God, thank you for wiping my tears and bringing me so far, within such a short year. I am grateful for every experience that I went through over the last twelve months. Through each battle, I learned that there is no limit to your grace, as long as I have faith.
Nikki, thank you for encouraging me and reminding me that failure is not an option.
Show, I walked into your room one day and you said, "Did you bring your apple juice?" That was the moment that I realized that people were reading my stories, without me even saying a word. I'll never forget that feeling. Thank you.
Stone, you sat me down and reminded me that I am a normal 20-something year old who is finding herself.. This was in Septemeber. By June, you hugged me and told me how proud of my growth you were. You specifically told me to "keep writing". Those 2 words will stay with me forever. Thank you for encouraging me. Love always.
G, if it wasn't for you telling me, "You're doing black writers this trimester.", I wouldn't have had the time to discover so many of the authors that not only influence my writing, they also influence the way I lead. Thank for realizing my potential and holding me to high expectations as a teacher, writer, woman, and friend.
Geoff, thank you for sharing so much of your wisdom with me. From the poets and novelist that I never knew about, to the how to deal with my issues, you always know exactly what to say.
KH, you never ceased to stop supporting my journey, no matter how far apart we are. Thank you.
Lacey, thank you for always reposting my posts to your followers. I know you will say, "You don't have to thank me.." But I do. You helped me to reach people that I may have never been able to reach before. I appreciate you.
Matthew, thank you for inspiring me.

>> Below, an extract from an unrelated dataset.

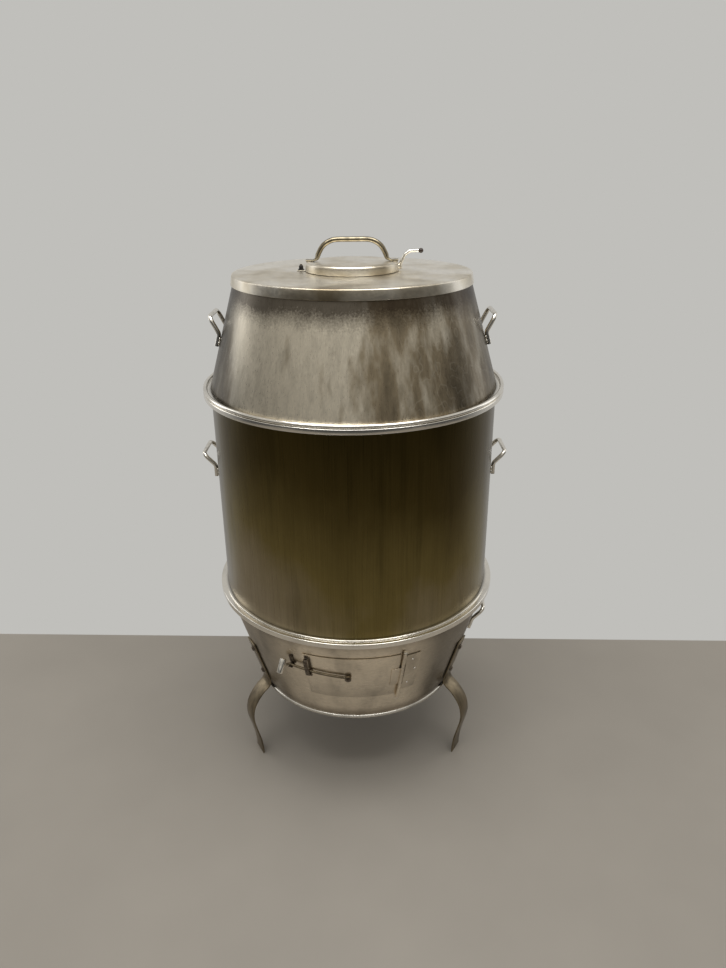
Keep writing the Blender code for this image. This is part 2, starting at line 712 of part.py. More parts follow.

You were my muse, without even knowing it. One thing you told me was to just post! "Don't even proof read it! Just post it and walk away." Thank you. I gained courage from doing just that.
Shelly, you were the only one to tell me the truth about how you guys (my bffs) weren't doing the spiritual challenge. It was humbling, to say the least. I know it was hard for you to be so honest but I appreciate you for every word. You and the girls made me more independent. You all supported my writing, and only praised it when it resonated most with you, not just because I was your friend. It was always, always genuine. That's the realist thing you guys could have ever done. I love each of you for that, always.
Tieka, thank you for being the first to repost one of my blog posts. I'll never forget that. You showed me that my voice is heard.
Meekz, you always reminded me that comparison is the stealer of joy. It was you who first labeled me a butterfly. And it is you who keeps me on my toes creatively. You consistently challenge me to do more to be different from the rest. When ever you tell me that you're proud, I know you really mean it.
Carissa, thank you for reminding me of my purpose last summer when I was ready to give up. I will never forget the words, "Think of your students." You reminded me of my legacy. And even now, with every letter I type, I keep that legacy in mind. Thank you, love you.
And finally, to my readers, thank you for being apart of my journey this year. I pray that The Lord blesses you in the same way that He has blessed me with you. Each comment/email/text, I mean every word of endearment was always heartfelt and deeply appreciated.
As I embark upon a new year, I pray that I am given the opportunity to continue to let my light shine. I am grateful for this year of clarity, growth, discovery, and enlightenment. I have faith that there is so much more in store, whether good, bad, or indifferent. I am truly blessed to be able to share my journey with the world.